文摘Concrete, widely used construction material suffers from cracks and low tensile strength that cut down the load capacity resulting in shortening of self-life. Biologically modified construction materials become more popular for higher strength and long-term sustainability. This investigation deals with the compressive and flexural strengths increment of a novel bacterial protein (bioremediase) incorporated pozzolana cement based mortar specimens. This protein also increases durability and crack repairing attributes that is more effective in pozzolana cement. Higher constituent percentage of silicate in pozzolana cement leads to higher silica leaching activity within the matrix manifesting of higher strength and durability of the samples. Eco-friendliness and wide range temperature stability lead added advantage to the protein for potential additive in high performance concrete technology.
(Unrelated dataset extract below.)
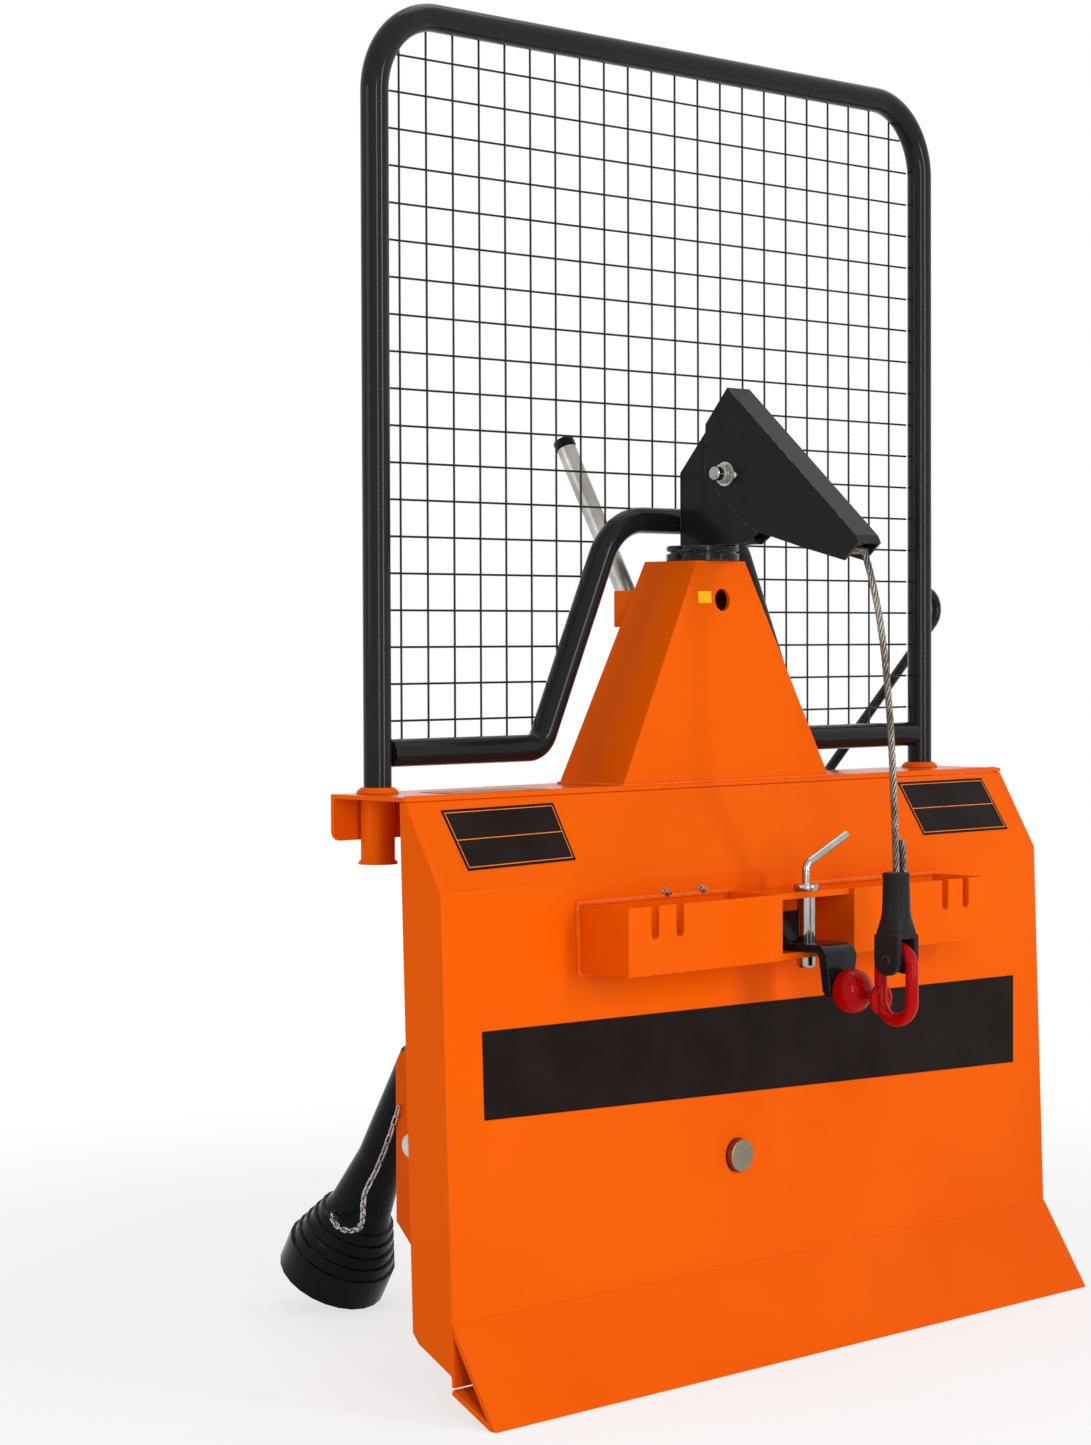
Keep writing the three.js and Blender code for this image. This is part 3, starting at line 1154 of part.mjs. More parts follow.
place('drum_axle', drumAxle(), finish.steel);
place('drum_spool', drumSpool(), finish.black);
place('rope_on_drum', ropeOnDrum(), finish.ropeSteel);
place('drum_sprocket', drumSprocket(), finish.steel);
place('input_shaft', inputShaft(), finish.steel);
place('input_bearing', inputBearing(), finish.black);
place('drive_chain', driveChain(), finish.zinc);

place('rear_plate', rearPlate(), finish.orange);
place('cross_beam', crossBeam(), finish.orange);
place('left_hitch_cheek', hitchCheek(-1), finish.orange);
place('right_hitch_cheek', hitchCheek(1), finish.orange);
place('left_link_pin', linkPinBody(-1), finish.zinc);
place('right_link_pin', linkPinBody(1), finish.zinc);
place('top_link_bracket', topLinkBracket(), finish.orange);
place('top_link_pin', topLinkPin(), finish.zinc);
place('left_leg', standingLeg(-1), finish.orange);
place('right_leg', standingLeg(1), finish.orange);

const leverGroup = new THREE.Group();
leverGroup.position.set(lever.x, lever.pivotY, leverPivotZ);
leverGroup.rotation.x = -THREE.MathUtils.degToRad(lever.lean);
winch.add(leverGroup);
place('lever_bracket', leverBracket(), finish.orange);
place('clutch_lever', leverTube(), finish.zinc, leverGroup);
place('lever_plug', leverPlug(), finish.plastic, leverGroup);
place('brake_lever', brakeLeverBody(), finish.black);

place('shaft_hanger', shaftHanger(), finish.orange);
place('upper_yoke', upperYoke(), finish.steel, driveShaft);
place('upper_guard', upperGuard(), finish.plastic, driveShaft);
place('lower_guard', lowerGuard(), finish.plastic, driveShaft);
place('lower_yoke', lowerYoke(), finish.steel, driveShaft);
place('guard_chain', swept(guardChainRoute, guardChain.radius, guardChain.sides), finish.chrome);

export default winch;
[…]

This means in practice that a substantial part of the cement of the mortar/concrete mixtures can be left out while still obtaining needed final strength. This would substantially improve the ecological footprint (sustainability) of mortar/concrete, as it is particularly cement that causes (during its production) massive CO2 emission what negatively affects the global climate (significantly contributes to global warming).